Saturday, June 18, 2011
Tagore, 63, had recently returned to India from an exhausting four month trip to China and Japan. He needed rest but with wanderlust in his blood, the poet found the invitation from Peru irresistible. With family members and friends to give him company part of the way, Tagore sailed on the ship Haruna-Maru from Colombo for Europe. The Diary of the Westbound Traveler is a work from this period, along with several poems he composed on the Haruna-Maru.
From France, with Leonard Elmhirst as his secretary, Tagore boarded the Andes bound for Argentina. He had met the idealistic Elmhirst in the United States in 1920. Moved by Tagore’s vision of rural development, Elmhirst had raised money from wealthy American patrons and came to Shantiniketan the following year to organize Rabindranath's village projects.
Tagore fell ill on the Andes within a few days and became bedridden. But the poems kept flowing from his pen – “Stranger,” “Absent-Minded,” “Hope,” “Wind,” “Dream,” “Sea,” and many others. After three weeks at sea, on November 6, the ship docked at Buenos Aires. Flu had severely weakened the poet; further traveling was out of question. Without prolonged rest he would be risking his life, doctors told him. Reluctantly, he had to give up on the invitation from Peru.
The year 1914 was one of the darkest in Victoria Ocampo's life. Two years before, at the age of twenty two, she had married the man of her dream, anticipating a life of respect and love and free from dogma and prejudice. She had reasons to dream, for in Monaco Estrada she thought she had found a sensitive, handsome young man who considered her an equal and approved of her passion for literature and art. Although born into wealth and privilege, she was not immune to the prevailing social custom where women were treated as chattels, a legacy of Spanish Colonialism that was sustained and supported by Argentina's Catholic Church. For a woman yearning to break free from male injustice meant social ostracism and disgrace. The strong willed and impulsive Victoria had felt like a captive even in her parents’ home. Life with Estrada promised freedom and creativity.
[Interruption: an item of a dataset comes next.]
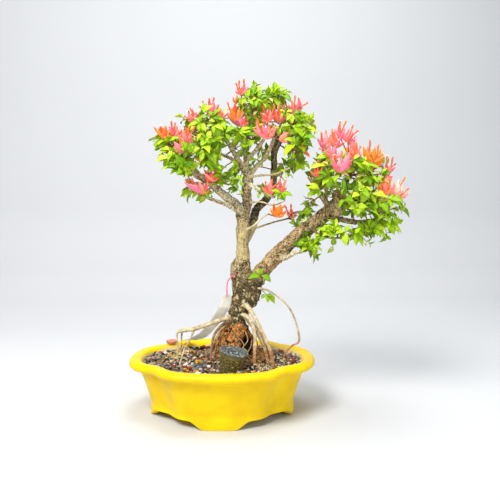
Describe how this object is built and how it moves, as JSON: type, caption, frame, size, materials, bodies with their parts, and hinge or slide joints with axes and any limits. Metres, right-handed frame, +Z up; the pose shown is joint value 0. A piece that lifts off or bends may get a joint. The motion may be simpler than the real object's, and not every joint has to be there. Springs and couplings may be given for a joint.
{
  "type": "bougainvillea bonsai tree in pot",
  "caption": "Small bougainvillea bonsai with a forked trunk, exposed roots, leafy sprays and papery pink and orange blooms, growing in a four-lobed yellow pot.",
  "frame": {"origin": "bottom centre of the bounding box, on the surface that the pot's feet stand on", "axes": "+Z up; +X to the right as seen from the front, towards the leaning trunk's canopy; +Y away from the viewer, within a few degrees of the pot's shorter half"},
  "size_m": [0.3808, 0.2002, 0.4494],
  "materials": {
    "pot_glaze": "smooth satin glaze, saturated yellow",
    "soil": "loose granules, grey, black, brick red, tan and white",
    "bark": "rough tan bark with dark fissures, cream roots",
    "drain_mesh": "black plastic mesh",
    "stone_salmon": "rough, salmon and brick red",
    "stone_pale": "rough, pale tan",
    "bark_strip": "flaky red-brown bark",
    "basket_green": "moulded olive-black plastic",
    "basket_grey": "moulded slate-grey plastic",
    "pellets": "dry pressed pellets",
    "label": "translucent white plastic strip, blank",
    "wire": "pink plastic-coated wire",
    "leaf": "soft leaf, bright yellow-green, slightly glossy",
    "bracts_pink": "papery, pink with paler veins",
    "bracts_coral": "papery, coral",
    "bracts_orange": "papery, orange"
  },
  "bodies": {
    "root": {"pot": "pot_glaze", "soil": "soil", "tree_wood": "bark", "drain_screen_left": "drain_mesh", "drain_screen_right": "drain_mesh", "stone_salmon": "stone_salmon", "stone_pale": "stone_pale", "bark_strip": "bark_strip", "fertiliser_cup": "basket_green", "fertiliser_lid": "basket_grey", "fertiliser_pellets": "pellets", "label": "label", "label_wire": "wire", "bloom_left_tip": "bracts_orange", "bloom_left_front": "bracts_pink", "bloom_left_top": "bracts_pink", "bloom_crown_left": "bracts_pink", "bloom_crown_right": "bracts_coral", "bloom_crown_middle": "bracts_pink", "bloom_left_low": "bracts_coral", "bloom_inner": "bracts_coral", "bloom_orange": "bracts_orange", "bloom_thin_branch": "bracts_pink", "bloom_right_left": "bracts_pink", "bloom_right_top": "bracts_pink", "bloom_right_front": "bracts_pink", "bloom_right_orange": "bracts_orange", "bloom_right_tip": "bracts_coral", "bloom_back_left": "bracts_coral", "bloom_back_crown": "bracts_pink", "bloom_back_right": "bracts_coral", "bloom_back_canopy": "bracts_pink", "leaves_left_tip": "leaf", "leaves_left_top": "leaf", "leaves_left_front": "leaf", "leaves_left_middle": "leaf", "leaves_left_crown": "leaf", "leaves_left_back": "leaf", "leaves_left_back_crown": "leaf", "leaves_left_low": "leaf", "leaves_trunk_left": "leaf", "leaves_crown_top": "leaf", "leaves_crown_front": "leaf", "leaves_crown_back": "leaf", "leaves_crown_right": "leaf", "leaves_crown_right_back": "leaf", "leaves_inner_back": "leaf", "leaves_right_left": "leaf", "leaves_right_middle": "leaf", "leaves_right_front": "leaf", "leaves_right_top": "leaf", "leaves_right_tip": "leaf", "leaves_right_low": "leaf", "leaves_right_back": "leaf", "leaves_right_inner": "leaf", "leaves_under_trunk": "leaf", "leaves_sprout": "leaf"}
  },
  "joints": []
}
Barely had her honeymoon begun when Victoria’s dream was shattered, for the man of her dream turned out to be as just as tyrannical and chauvinistic. She had traded one form of captivity with another. For over a decade Victoria would live through this loveless and sometimes violent marriage, fearful of hurting her parents, until finally one day she summoned the courage to obtain a legal separation.
In 1914, however, she had begun to despair of life. With no one to turn to and none in whom to confide her sorrow, she came across a copy of André Gide’s French translation of Gitanjali, a collection of poems by a Bengali poet named Rabindranath Tagore who had won the Nobel Prize for literature the year before. The depth and beauty of what she read stunned Victoria. The ray of hope emanating from those poems pierced the darkness around her. The spiritual energy in such lines as
... Oh, dip my emptied life into that ocean, plunge it
Into the deepest fullness. Let me for once feel
that lost sweet touch in the allness of the universe ...
lifted her above her personal tragedy. In the illuminating biography, Victoria Ocampo Against the Wind and the Tide, the author Doris Meyer quotes Victoria many years later to describe the effect Tagore's poetry had on her:
"I remember the moment and the exact spot where this took place. I was leaning against a white marble fireplace in a room upholstered in light gray silk. The house no longer exists. Neither do those I was afraid of hurting, or those who were hurting me. Nor does the poet who was bringing me the gift of tears, as not even the closest friend would have been able to do. The images which now live only in my memory will cease to exist together with it, as easily, as irrevocably as all that has preceded them into nothingness.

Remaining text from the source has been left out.